I remember when I got my first team shirt. It was made out of scratchy black fabric and had red and blue flames on the front. The words “gym team” were written in huge white letters on the back. Looking back, I wouldn’t call it fashionable, but I was so proud when my coach handed it to me. I wore it to school the next day, making sure my hair was in front of my shoulders, and I sat up extra straight so the other kids in my third grade class could read the back of my shirt. Today, I still have it in the back of my closet.
I’ve been a gymnast for 14 years. In a way, I grew up in the gym. I went to camps during the summer and classes a few times a week. Eventually, I made the team in third grade and started going to practice almost every day after school.
I kept this up through elementary and middle school. Once I hit freshman year, it became impossible to attend three hour practices while balancing homework and the stress of AP classes.
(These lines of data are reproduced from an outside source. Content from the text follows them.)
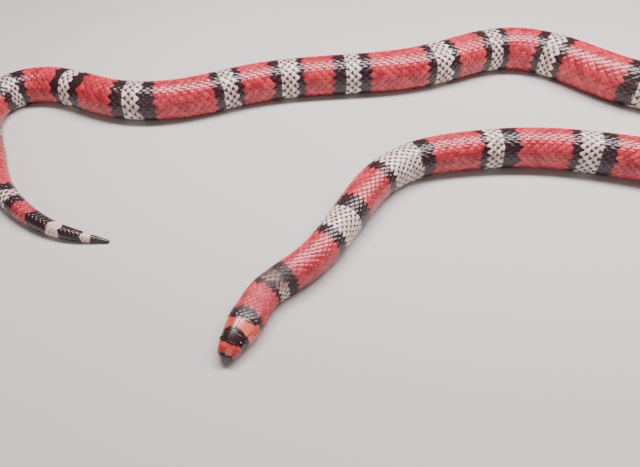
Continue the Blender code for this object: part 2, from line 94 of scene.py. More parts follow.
# From the snout, half width, crown, widest level, chin
HEAD_SECTIONS_MM = (
    (0.0, 0.60, 4.10, 3.60, 3.10), (0.4, 1.95, 5.10, 3.60, 2.15), (1.4, 3.15, 6.05, 3.60, 1.35),
    (3.4, 4.15, 7.10, 3.70, 0.60), (5.4, 4.65, 7.95, 3.85, 0.20), (7.6, 5.15, 8.60, 4.00, 0.05),
    (11.0, 6.05, 9.30, 4.20, 0.00), (15.5, 6.90, 9.95, 4.40, 0.00), (19.0, 7.05, 10.25, 4.50, 0.00),
    (23.0, 6.80, 10.60, 4.70, 0.00), (27.0, 6.75, 11.05, 4.90, 0.00),
)
HEAD_BACK_ROUNDNESS = 2.35

# %% Curves through a few stations
LINE_SAMPLES = 6000


def read_table(table, x, units=(1, 1)):
    """The value at x between the entries of a table of two columns, each in its own unit."""
    return np.interp(x, *(np.array(table) * units).T)


def smooth_step(low, high, x):
    """0 below low, 1 above high, and an even slope between them."""
    t = np.clip((np.asarray(x, float) - low) / (high - low), 0, 1)
    return t * t * (3 - 2 * t)


def monotone(xs, ys, x):
    """Smooth interpolation that never overshoots its stations."""
    xs, ys = np.asarray(xs, float), np.asarray(ys, float)
    step, rise = np.diff(xs), np.diff(ys)
    slope = rise / step
    tangent = np.concatenate([[slope[0]], np.zeros(len(xs) - 2), [slope[-1]]])
    for i in range(1, len(xs) - 1):
        if slope[i - 1] * slope[i] > 0:
            a, b = 2 * step[i] + step[i - 1], step[i] + 2 * step[i - 1]
            tangent[i] = (a + b) / (a / slope[i - 1] + b / slope[i])
    x = np.clip(np.asarray(x, float), xs[0], xs[-1])
    k = np.clip(np.searchsorted(xs, x, side="right") - 1, 0, len(xs) - 2)
    t, h = (x - xs[k]) / step[k], step[k]
    return (
        ys[k] * (1 + 2 * t) * (1 - t) ** 2
        + ys[k + 1] * t * t * (3 - 2 * t)
        + h * t * (1 - t) * (tangent[k] * (1 - t) - tangent[k + 1] * t)
    )


def smooth_curve(points):
    """The natural cubic spline through the points, resampled evenly: (points, their distances along it)."""
    p = np.array(points, float)
    t = np.concatenate([[0], np.cumsum(np.linalg.norm(np.diff(p, axis=0), axis=1))])
    h, n = np.diff(t), len(t)
    system, right = np.eye(n), np.zeros((n, 2))
    for i in range(1, n - 1):
        system[i, i - 1:i + 2] = h[i - 1], 2 * (h[i - 1] + h[i]), h[i]
        right[i] = 6 * ((p[i + 1] - p[i]) / h[i] - (p[i] - p[i - 1]) / h[i - 1])
    bend = np.linalg.solve(system, right)
    q = np.linspace(0, t[-1], LINE_SAMPLES)
    k = np.clip(np.searchsorted(t, q, side="right") - 1, 0, n - 2)
    step = h[k][:, None]
    before, after = (t[k + 1] - q)[:, None], (q - t[k])[:, None]
    curve = (
        (bend[k] * before**3 + bend[k + 1] * after**3) / (6 * step)
        + (p[k] / step - bend[k] * step / 6) * before
        + (p[k + 1] / step - bend[k + 1] * step / 6) * after
    )
    along = np.concatenate([[0], np.cumsum(np.linalg.norm(np.diff(curve, axis=0), axis=1))])
    even = np.linspace(0, along[-1], LINE_SAMPLES)
    return np.stack([np.interp(even, along, curve[:, i]) for i in (0, 1)], 1), even


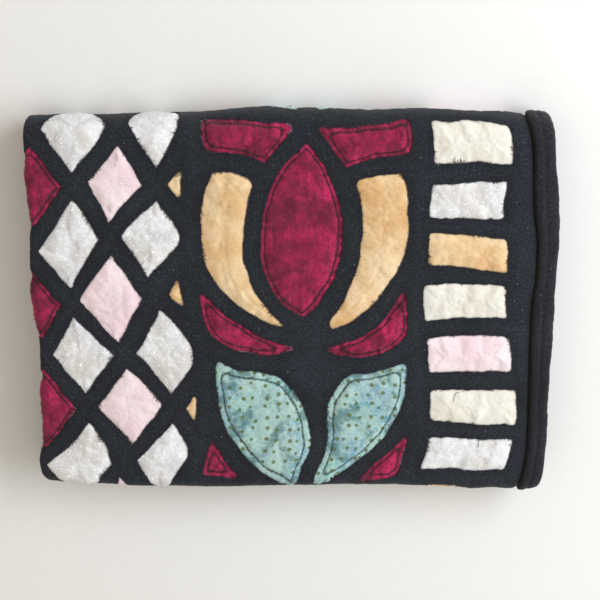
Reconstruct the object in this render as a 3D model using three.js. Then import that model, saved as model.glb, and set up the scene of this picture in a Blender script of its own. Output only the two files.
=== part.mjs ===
// Quilted wall hanging of pieced cotton, folded into a packet and laid on its back.
// Millimetres. X runs along the packet's long side, Y along its short side, Z up out of the face.
// The hanging is worked out flat first, in u (across), v (along) and n (above the middle of the cloth),
// and then every point is carried to its place by two folds: one across the width, at the packet's
// left, and then a fold in quarters along the length.

import * as THREE from 'three';
import { mergeVertices } from 'three/addons/utils/BufferGeometryUtils.js';

// Driving dimensions
const packetWidth = 385;
const packetDepth = 286;
const clothThickness = 4;
const halfGap = 0.8;
const runGap = 1;
const bindingWidth = 17;
const bindingThickness = 4.2;
const seamGap = 0.3;
const bottomEndInset = 5;
const innerEndInset = 10;
const centring = { x: -0.36, y: 1.75 };

// How much thicker the packet is at its left folds than at its right edge, as a share of its height
const foldSpring = 0.022;

// Sizes that follow from them
const doubled = 2 * clothThickness + halfGap;
const pitch = doubled + runGap;
const tightRadius = pitch / 2;
const wideRadius = 3 * pitch / 2;
const hairpinRadius = (clothThickness + halfGap) / 2;
const hairpinX = -packetWidth / 2 + doubled / 2;
const hairpinLength = Math.PI * hairpinRadius;
const foldLine = hairpinX - hairpinLength / 2;
const farFoldY = packetDepth / 2 - wideRadius - doubled / 2;
const nearFoldY = -packetDepth / 2 + tightRadius + doubled / 2;
const clothRight = packetWidth / 2 - bindingWidth - seamGap / 2;
const bindingLeft = clothRight + seamGap;
const clothLeft = 2 * hairpinX - hairpinLength - clothRight;
const bindingLeftMirror = 2 * hairpinX - hairpinLength - bindingLeft;

// Runs and folds of the quarter fold, in the order of the cloth's length. Level counts the doubled
// layers below. A run's y rises or falls with v. A fold bulges to one side in Y, its z rises or falls
// with v, and its face is outside the bend (1) or inside it (-1).
const runs = [
  { name: 'tucked end', level: 1, heading: 1, steps: 5 },
  { name: 'inner fold', level: 1.5, radius: tightRadius, bulge: 1, rise: 1, face: -1, steps: 8 },
  { name: 'second run', level: 2, heading: -1, steps: 5 },
  { name: 'near fold', level: 2.5, radius: tightRadius, bulge: -1, rise: 1, face: 1, steps: 8 },
  { name: 'top run', level: 3, heading: 1, steps: 32 },
  { name: 'far fold', level: 1.5, radius: wideRadius, bulge: 1, rise: -1, face: 1, steps: 10 },
  { name: 'bottom run', level: 0, heading: -1, steps: 5 },
];

// Uneven outline of the packet: how far its edges stray from a true rectangle, along each side
const leftEdge = [
  { at: -143, off: 1 }, { at: -135, off: -0.8 }, { at: -126, off: -1.9 }, { at: -108, off: 1.9 },
  { at: -89, off: 2.6 }, { at: -33, off: 2.6 }, { at: -18, off: 1.1 }, { at: 13, off: -2.4 },
  { at: 31, off: -2.4 }, { at: 50, off: -1.2 }, { at: 69, off: -0.4 }, { at: 87, off: -1.2 },
  { at: 106, off: -2.6 }, { at: 125, off: -3.6 }, { at: 143, off: -4 },
];
const seamEdge = [
  { at: -148, off: -5 }, { at: -138, off: -2.2 }, { at: -122, off: 1.5 }, { at: -102, off: 3.7 },
  { at: -22, off: 2.8 }, { at: 5, off: 3.3 }, { at: 25, off: 5.8 }, { at: 53, off: 5.4 },
  { at: 71, off: 2.8 }, { at: 91, off: 1.4 }, { at: 107, off: 1 }, { at: 125, off: -0.6 },
  { at: 137, off: -3.8 }, { at: 146, off: -7 },
];
const rightEdge = [
  { at: -148, off: -4 }, { at: -134, off: -1.2 }, { at: -123, off: -0.2 }, { at: -97, off: 1.3 },
  { at: -66, off: 0.9 }, { at: -22, off: 2.4 }, { at: 22, off: 3.2 }, { at: 53, off: 4.5 },
  { at: 87, off: 2.6 }, { at: 106, off: 0.2 }, { at: 118, off: -0.6 }, { at: 129, off: -1.6 },
  { at: 137, off: -2.6 }, { at: 148, off: -5 },
];
const topEdge = [
  { at: -196, off: -4 }, { at: -186, off: -2.7 }, { at: -142, off: -2.2 }, { at: -114, off: -1.3 },
  { at: -60, off: -0.6 }, { at: -30, off: 1.6 }, { at: -7, off: 3 }, { at: 30, off: 2.4 },
  { at: 65, off: 1.5 }, { at: 103, off: 1.6 }, { at: 134, off: 0.2 }, { at: 157, off: 0.3 },
  { at: 172, off: -0.4 }, { at: 184, off: 0.2 }, { at: 196, off: -3 },
];
const bottomEdge = [
  { at: -193, off: 3 }, { at: -186, off: 0.6 }, { at: -151, off: -1.6 }, { at: -120, off: -3.2 },
  { at: -86, off: -3.6 }, { at: -60, off: -4.6 }, { at: -25, off: -4.4 }, { at: 31, off: -2.4 },
  { at: 70, off: -2.9 }, { at: 103, off: -4.2 }, { at: 139, off: -5.6 }, { at: 157, off: -4.9 },
  { at: 168, off: -6.4 }, { at: 183, off: -6.4 }, { at: 193, off: -4 },
];

// Patchwork of the face: leading is the black strip between patches
const leading = 13;
const repeatLength = 283;
const flowerLeft = -74;
const flowerRight = 92;
const keysRight = 161;
const keyPitch = 39;
const lozenge = { width: 62, height: 86, first: 6 };
const puffHeight = 0.9;
const stitchDip = 0.6;
const puffReach = 11;
const leaves = [
  { x: 8, y: 58, length: 128, width: 62, turn: 90 },
  { x: -26, y: 42, length: 136, width: 76, turn: 120 },
  { x: 42, y: 42, length: 136, width: 76, turn: 60 },
  { x: -40, y: 2, length: 112, width: 70, turn: 148 },
  { x: 56, y: 2, length: 112, width: 70, turn: 32 },
  { x: -29, y: -82, length: 128, width: 56, turn: 120 },
  { x: 45, y: -82, length: 128, width: 56, turn: 60 },
];
const groundCells = [
  { left: -74, right: 8, bottom: 88, top: 141.5 },
  { left: 8, right: 92, bottom: 88, top: 141.5 },
  { left: -74, right: 8, bottom: -141.5, top: -62 },
  { left: 8, right: 92, bottom: -141.5, top: -62 },
];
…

I joined newspaper my sophomore year, adding deadlines to the mix. I began to miss more practices and lost some of my skills.
This past summer, I knew that I had to stop competing. If I was only able to practice once or twice a week, I couldn’t expect to be ready by competition season.
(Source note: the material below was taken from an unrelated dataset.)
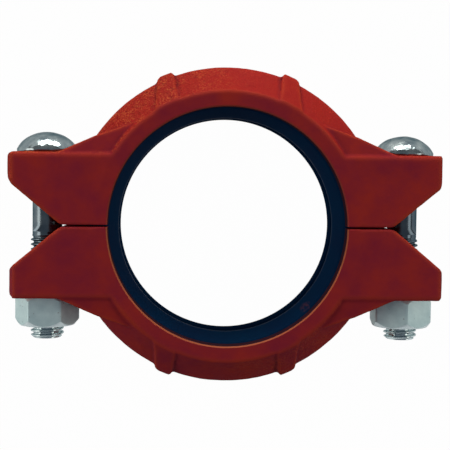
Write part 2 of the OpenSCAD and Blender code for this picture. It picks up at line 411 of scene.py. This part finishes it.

However, as I stood on a low beam, I told my coach that I couldn’t compete next season and tears welled up in my eyes. It wasn’t like I dominated competitions. On some skills, I fell as often as I stuck the landing. I’m not going to get an athletic scholarship or have a career in gymnastics, but I would be giving up something that had been a constant in my life for so long that it felt like I would be losing a part of my identity.
However, I knew that even if I was in the gym less, everything that gymnastics taught me as I grew up would always be with me. I owe so much to the sport. It made me the person I am today.
Since I was little, I’ve competed in front of judges whose job is to pick apart everything I do and tell me every single way that I failed to reach perfection. I’ve spent countless hours with coaches that tell me every single thing that I do wrong so I can get better. I’m grateful for every critique. With each one, I got stronger and better. With each one, I learned how to take criticism as a compliment rather than an insult. Like my coaches told me since I was young — if they didn’t care, if they didn’t believe in me, they would stay quiet.
Gymnastics, and really all sports, is a cycle of failing, getting up, trying again. The process repeats itself over and over until something finally clicks and in that moment, every minute spent getting to that point was worth it. I’ve been told that I’m driven and determined, and I truly believe that it’s because of gymnastics. I learned from the beginning that things won’t always come easy, and I’ll have to work hard, sometimes harder than others, to get where I want to be.
I’ll take what I learned in this beautiful sport and use it for the rest of my life in school, in work, in relationships. While I’ve found a new passion in the newsroom and have cut down on my time in the gym, I’ll always be the little girl that fell in love with the sport and wore her team shirt with pride.